For most independent producers, sync is more accessible, more profitable, and more stable.

What Makes Music “Sync-Ready”

Supervisors care about usability, not virtuosity. Sync-ready tracks have:

  • Clear emotional tone within 5 seconds
  • Edit points and sectional clarity
  • Instrumental mixes and stems
  • 30s, 60s, and 15s cutdowns
  • No muddy low end
  • Button endings
  • No complex lyrics
  • No copyrighted samples

If a track cannot be edited quickly, it will not get placed.

Where Sync Opportunities Actually Come From

Sync Libraries

Exclusive catalogues representing producers directly to supervisors. High placement quality, lower volume.

Royalty-Free Platforms

Pond5, Motion Array, AudioJungle. Micro-sync volume, lower per-license fees, but scalable income.

Direct Supervisor Pitches

The hardest path, but highest payout potential. Requires networking, relationships, and reliability.

Strategies for Increasing Sync Income

  1. Create for multiple tiers.
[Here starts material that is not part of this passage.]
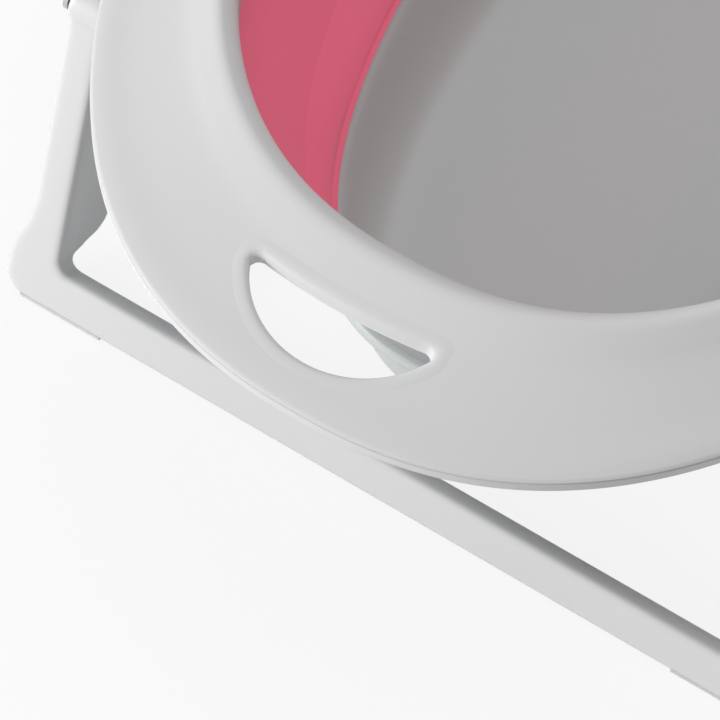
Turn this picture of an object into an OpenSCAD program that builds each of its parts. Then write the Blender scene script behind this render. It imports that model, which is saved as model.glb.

One catalog should feed tiers 2–4 simultaneously.
  2. Focus on volume. 200+ tracks is where sync income becomes stable.
  3. Deliver alt mixes. Instrumental, percussion-only, no-lead, drones.
  4. Metadata correctly. Your track is invisible without good tags.
  5. Learn three core moods. Uplifting, dramatic, atmospheric—these pay consistently.

Conclusion

Sync licensing is a pyramid-shaped industry where payout potential and volume vary dramatically depending on the tier. Producers who understand this structure, build catalogs intentionally, and create for the right markets see consistent results. Producers who chase top-tier placements alone without building the foundation rarely succeed.

The most successful sync careers in 2025 combine realism, volume, quality, versatility, and strategic catalog building. Whether you aim at ads, films, games, or micro-sync platforms like Pond5, sync licensing rewards producers who understand the system and create music that is both emotionally powerful and easy to use.